--- Start of Stored records ---
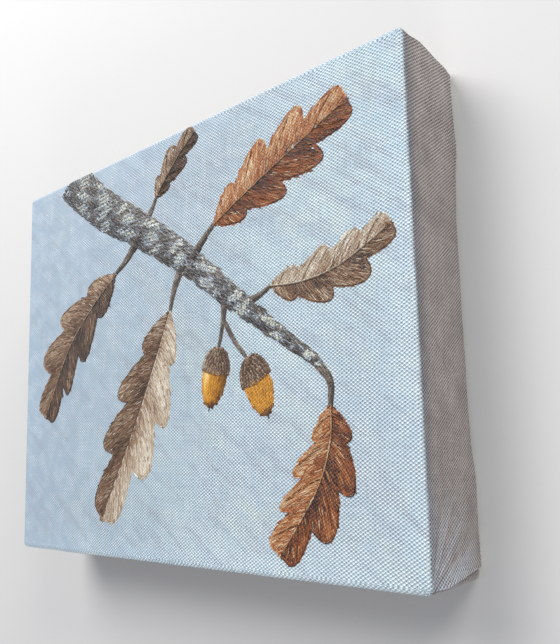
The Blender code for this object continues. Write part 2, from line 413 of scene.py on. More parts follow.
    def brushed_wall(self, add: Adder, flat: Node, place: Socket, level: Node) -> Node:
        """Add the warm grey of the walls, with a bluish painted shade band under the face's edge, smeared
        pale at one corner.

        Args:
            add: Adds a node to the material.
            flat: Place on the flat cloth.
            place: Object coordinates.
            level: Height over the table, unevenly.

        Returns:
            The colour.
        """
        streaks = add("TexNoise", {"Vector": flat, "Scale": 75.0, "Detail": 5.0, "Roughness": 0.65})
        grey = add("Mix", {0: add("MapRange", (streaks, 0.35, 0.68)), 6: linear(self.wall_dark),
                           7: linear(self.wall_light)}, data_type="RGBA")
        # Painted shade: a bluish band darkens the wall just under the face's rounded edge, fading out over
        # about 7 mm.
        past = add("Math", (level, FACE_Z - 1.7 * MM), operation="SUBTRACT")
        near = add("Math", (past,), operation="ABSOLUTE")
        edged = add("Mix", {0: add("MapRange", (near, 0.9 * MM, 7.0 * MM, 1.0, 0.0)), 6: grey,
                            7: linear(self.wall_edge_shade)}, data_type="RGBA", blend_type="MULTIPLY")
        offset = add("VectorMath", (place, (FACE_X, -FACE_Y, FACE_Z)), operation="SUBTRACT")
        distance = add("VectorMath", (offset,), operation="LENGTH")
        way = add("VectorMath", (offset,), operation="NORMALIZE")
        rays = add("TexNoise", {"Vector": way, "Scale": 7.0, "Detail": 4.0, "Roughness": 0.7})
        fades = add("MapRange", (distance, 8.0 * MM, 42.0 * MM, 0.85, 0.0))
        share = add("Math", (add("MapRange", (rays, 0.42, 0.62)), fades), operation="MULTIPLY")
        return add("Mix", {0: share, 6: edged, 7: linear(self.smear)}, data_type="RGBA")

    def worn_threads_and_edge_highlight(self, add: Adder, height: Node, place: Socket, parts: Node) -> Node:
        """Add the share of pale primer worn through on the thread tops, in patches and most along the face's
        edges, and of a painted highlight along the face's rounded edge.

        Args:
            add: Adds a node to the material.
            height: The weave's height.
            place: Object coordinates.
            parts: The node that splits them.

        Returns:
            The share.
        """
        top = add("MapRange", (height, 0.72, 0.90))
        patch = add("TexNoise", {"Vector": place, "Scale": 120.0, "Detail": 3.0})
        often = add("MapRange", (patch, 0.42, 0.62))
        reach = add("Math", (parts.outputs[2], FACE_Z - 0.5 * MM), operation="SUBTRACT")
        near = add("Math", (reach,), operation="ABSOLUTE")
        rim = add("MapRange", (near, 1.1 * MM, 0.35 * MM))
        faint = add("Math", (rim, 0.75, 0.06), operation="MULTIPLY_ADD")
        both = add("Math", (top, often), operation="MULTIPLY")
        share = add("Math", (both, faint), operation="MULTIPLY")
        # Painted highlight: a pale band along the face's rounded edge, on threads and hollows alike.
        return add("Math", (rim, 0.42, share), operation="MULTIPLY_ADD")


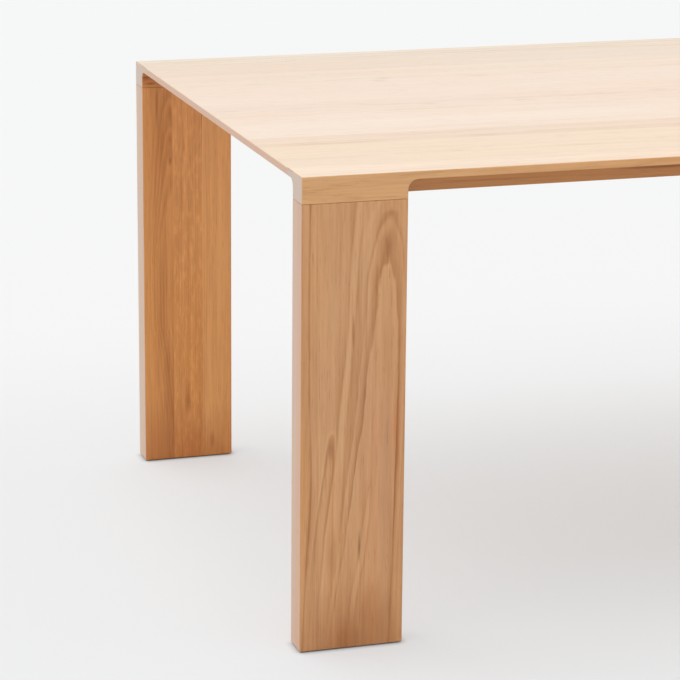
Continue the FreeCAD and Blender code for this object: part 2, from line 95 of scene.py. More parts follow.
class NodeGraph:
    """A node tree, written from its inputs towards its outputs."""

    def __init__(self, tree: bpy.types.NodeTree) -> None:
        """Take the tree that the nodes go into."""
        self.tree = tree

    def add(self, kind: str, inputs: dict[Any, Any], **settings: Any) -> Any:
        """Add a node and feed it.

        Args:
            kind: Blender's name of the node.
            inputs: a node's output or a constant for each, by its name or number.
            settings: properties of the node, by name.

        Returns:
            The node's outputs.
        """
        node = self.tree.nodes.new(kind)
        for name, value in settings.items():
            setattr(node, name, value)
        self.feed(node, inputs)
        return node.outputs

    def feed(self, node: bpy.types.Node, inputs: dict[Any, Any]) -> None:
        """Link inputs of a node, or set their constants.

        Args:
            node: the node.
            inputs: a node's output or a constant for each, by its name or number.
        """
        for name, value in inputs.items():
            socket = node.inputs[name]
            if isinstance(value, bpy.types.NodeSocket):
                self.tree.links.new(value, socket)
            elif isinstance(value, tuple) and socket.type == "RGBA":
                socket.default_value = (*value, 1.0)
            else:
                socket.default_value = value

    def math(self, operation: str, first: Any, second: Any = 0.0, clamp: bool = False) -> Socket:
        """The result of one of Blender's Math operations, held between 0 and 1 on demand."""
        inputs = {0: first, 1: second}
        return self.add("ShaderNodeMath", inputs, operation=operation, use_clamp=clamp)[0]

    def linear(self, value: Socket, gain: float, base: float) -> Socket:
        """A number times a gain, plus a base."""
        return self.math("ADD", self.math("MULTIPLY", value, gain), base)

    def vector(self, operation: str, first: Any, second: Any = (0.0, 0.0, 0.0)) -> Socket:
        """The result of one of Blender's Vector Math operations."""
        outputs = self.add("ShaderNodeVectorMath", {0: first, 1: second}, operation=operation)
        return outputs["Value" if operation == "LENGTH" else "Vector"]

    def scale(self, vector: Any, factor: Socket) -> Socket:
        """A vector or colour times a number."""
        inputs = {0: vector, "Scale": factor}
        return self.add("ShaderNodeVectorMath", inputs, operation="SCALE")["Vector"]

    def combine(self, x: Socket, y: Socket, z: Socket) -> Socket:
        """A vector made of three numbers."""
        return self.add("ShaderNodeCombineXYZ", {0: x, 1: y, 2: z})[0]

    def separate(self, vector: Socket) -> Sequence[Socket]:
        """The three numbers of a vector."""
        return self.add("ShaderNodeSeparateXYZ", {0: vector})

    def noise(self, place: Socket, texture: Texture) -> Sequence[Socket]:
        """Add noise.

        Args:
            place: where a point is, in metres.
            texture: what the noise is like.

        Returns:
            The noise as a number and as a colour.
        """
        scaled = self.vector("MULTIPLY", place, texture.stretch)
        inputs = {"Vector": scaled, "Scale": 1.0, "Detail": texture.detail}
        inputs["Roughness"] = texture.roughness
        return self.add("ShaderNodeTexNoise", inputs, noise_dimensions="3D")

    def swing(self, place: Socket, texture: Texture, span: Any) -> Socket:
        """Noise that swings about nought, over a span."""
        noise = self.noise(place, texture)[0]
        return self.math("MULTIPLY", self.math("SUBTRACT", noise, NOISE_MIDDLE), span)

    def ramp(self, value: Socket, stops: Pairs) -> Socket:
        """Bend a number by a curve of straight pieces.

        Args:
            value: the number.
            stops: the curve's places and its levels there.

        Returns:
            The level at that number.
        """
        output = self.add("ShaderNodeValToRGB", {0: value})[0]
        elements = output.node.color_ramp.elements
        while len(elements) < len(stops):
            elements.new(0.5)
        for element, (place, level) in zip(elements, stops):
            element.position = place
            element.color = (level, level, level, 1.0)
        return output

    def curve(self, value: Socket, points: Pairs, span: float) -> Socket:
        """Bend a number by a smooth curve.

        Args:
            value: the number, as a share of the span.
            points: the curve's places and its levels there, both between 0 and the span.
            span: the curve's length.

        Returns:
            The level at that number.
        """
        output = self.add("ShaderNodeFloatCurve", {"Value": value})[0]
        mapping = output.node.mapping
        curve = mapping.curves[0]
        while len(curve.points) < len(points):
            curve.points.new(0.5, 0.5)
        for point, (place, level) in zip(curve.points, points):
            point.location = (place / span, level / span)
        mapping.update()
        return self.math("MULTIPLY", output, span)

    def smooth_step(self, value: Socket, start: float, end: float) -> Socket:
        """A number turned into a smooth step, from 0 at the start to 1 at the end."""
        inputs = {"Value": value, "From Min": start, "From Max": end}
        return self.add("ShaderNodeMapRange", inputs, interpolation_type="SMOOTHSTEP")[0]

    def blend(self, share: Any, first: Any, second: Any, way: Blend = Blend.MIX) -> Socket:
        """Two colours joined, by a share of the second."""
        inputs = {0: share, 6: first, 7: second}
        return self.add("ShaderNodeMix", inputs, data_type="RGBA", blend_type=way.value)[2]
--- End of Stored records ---
The lines from the start of the entries above through the line containing "level: Height over" are the ones to return, please; copy them exactly and include both ends.

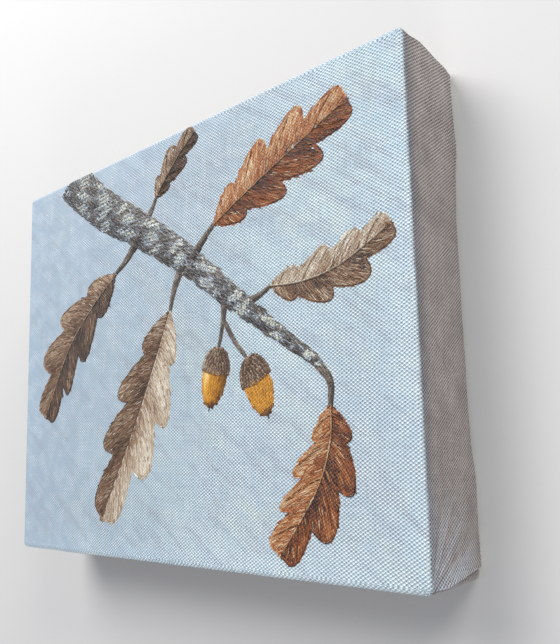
The Blender code for this object continues. Write part 2, from line 413 of scene.py on. More parts follow.
    def brushed_wall(self, add: Adder, flat: Node, place: Socket, level: Node) -> Node:
        """Add the warm grey of the walls, with a bluish painted shade band under the face's edge, smeared
        pale at one corner.

        Args:
            add: Adds a node to the material.
            flat: Place on the flat cloth.
            place: Object coordinates.
            level: Height over the table, unevenly.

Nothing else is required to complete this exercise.